Countries free 35 each; deal could help advance relations

By JIM HEINTZ, Associated Press
Published: September 7, 2019, 7:55pm
3 Photos
Relatives of Ukrainian prisoners freed by Russia greet them upon their arrival Saturday at Boryspil airport, outside Kyiv, Ukraine.
Relatives of Ukrainian prisoners freed by Russia greet them upon their arrival Saturday at Boryspil airport, outside Kyiv, Ukraine. Efrem Lukatsky/Associated Press Photo Gallery

MOSCOW — Russia and Ukraine conducted a major prisoner exchange that freed 35 people detained in each country and flew them to the other, a deal that could help advance Russia-Ukraine relations and end five years of fighting in Ukraine’s east.

The trade involved some of the highest-profile prisoners caught up in a bitter standoff between Ukraine and Russia.

Ukrainian President Volodymyr Zelenskiy greeted the freed prisoners as they stepped down from the airplane that had brought them from Moscow to Kyiv’s Boryspil airport. Relatives waiting on the tarmac surged forward to hug their loved ones.

Most of the ex-detainees appeared to be in good physical condition, although one struggled down the steps on crutches and another was held by the arms as he slowly navigated the steps.

Among those Russia returned was Ukrainian film director Oleg Sentsov, whose conviction for preparing terrorist attacks was strongly denounced abroad, and 24 Ukrainian sailors taken with a ship the Russian navy seized last year.

“Hell has ended; everyone is alive and that is the main thing,” Vyacheslav Zinchenko, 30, one of the released sailors, said.

The prisoners released by Ukraine included Volodymyr Tsemakh, who commanded a separatist rebel air defense unit in the area of eastern Ukraine where a Malaysian airliner was shot down in 2014, killing all 298 people aboard.

Dozens of lawmakers urged Ukraine’s president not to make Tsemakh one of their country’s 35 traded prisoners.

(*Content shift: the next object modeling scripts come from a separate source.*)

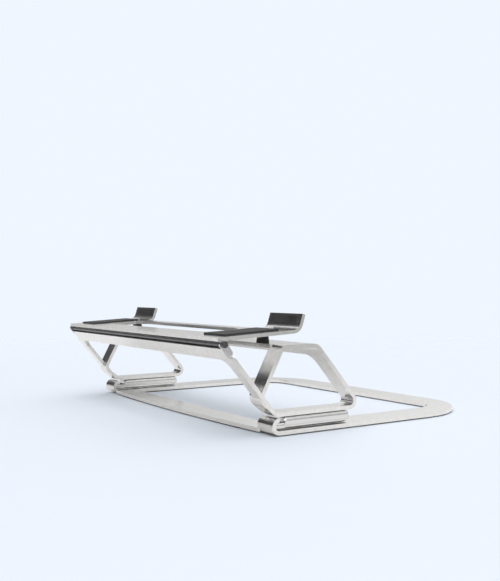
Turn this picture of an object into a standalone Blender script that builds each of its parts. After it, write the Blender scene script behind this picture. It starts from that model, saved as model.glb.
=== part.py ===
"""Folding aluminium laptop stand: ring base, hinged riser and tilting tray, one object per piece."""

import math

import bmesh
import bpy
from mathutils import Vector
from mathutils.geometry import tessellate_polygon

MM = 0.001
GAP = 0.3
SEAM = 0.06
SHEET = 3.0
ARC_STEP = math.radians(12.0)

# Depth of the front edge of the base in front of the middle of the whole stand, which is the origin
ORIGIN_Y = 89.13

# Base ring, lying flat on its rubber
BASE_WIDTH = 300.0
BASE_DEPTH = 215.0
BASE_UNDER = 1.0
BASE_TOP = BASE_UNDER + SHEET
SIDE_STRAP = 26.0
BACK_STRIP = 25.0
FRONT_STRIP = 22.0
BACK_RADIUS = 60.0
BACK_INNER_RADIUS = 22.0
FRONT_INNER_RADIUS = 10.0
FRONT_OUTER_RADIUS = 1.5
FRONT_BOW = 4.5
BOW_STEPS = 24
TAB_SLIT = 1.2

# Rubber under the base
FRONT_FOOT_HALF = 104.0
FRONT_FOOT_Y = (3.4, 17.0)
SIDE_FOOT_HALF = 8.0
SIDE_FOOT_Y = (60.0, 120.0)
REAR_FOOT_HALF = 70.0
REAR_FOOT_Y = (BASE_DEPTH - 20.5, BASE_DEPTH - 4.5)
FOOT_RADIUS = 6.0
STUCK = 0.02

# Rolled knuckles at the base's front corners, and the axis they give the riser
CURL_OUTER = 6.0
CURL_INNER = CURL_OUTER - SHEET
CURL_WIDTH = 19.0
FOLD_Y = 8.6
FOLD_Z = BASE_UNDER + CURL_OUTER
CURL_LIP_PAST_TOP = math.radians(4.0)

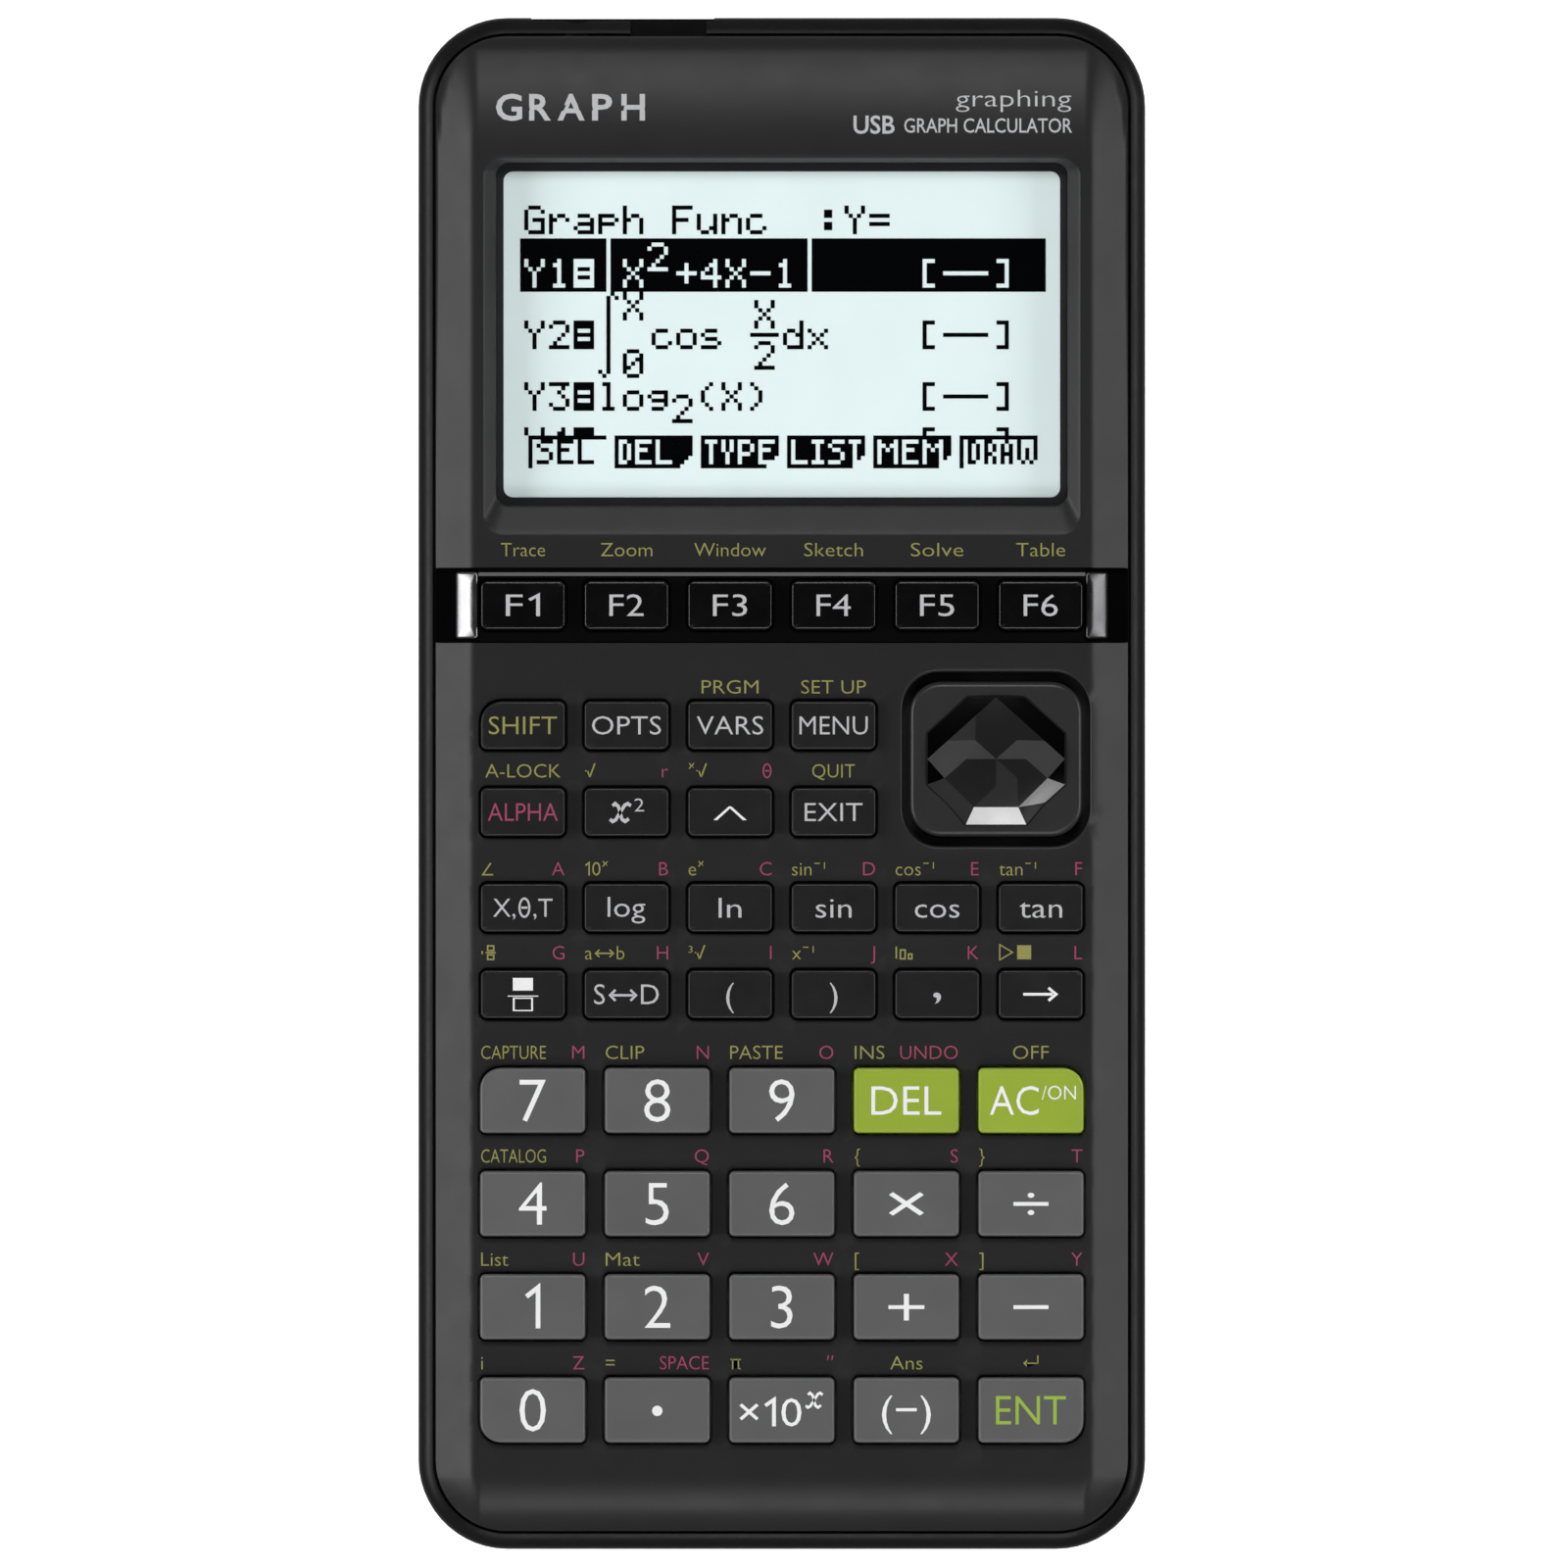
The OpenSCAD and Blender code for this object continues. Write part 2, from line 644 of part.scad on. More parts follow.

Critics saw freeing Tsemakh as an act of submissiveness to Russia, but the exchange “allows Zelenskiy to fulfill one of his main pre-election promises,” Ukrainian analyst Vadim Karasev told The Associated Press.

Zelenskiy, who was elected in a landslide in April, has promised new initiatives to resolve the war in eastern Ukraine between government troops and the separatist rebels.

The exchange of prisoners also raises hope in Russia for the reduction of European sanctions imposed because of its role in the conflict, Karasev said. Russia also is under sanctions for its annexation of Crimea in 2014, shortly before the separatist conflict in the east began, but that dispute is unlikely to be resolved.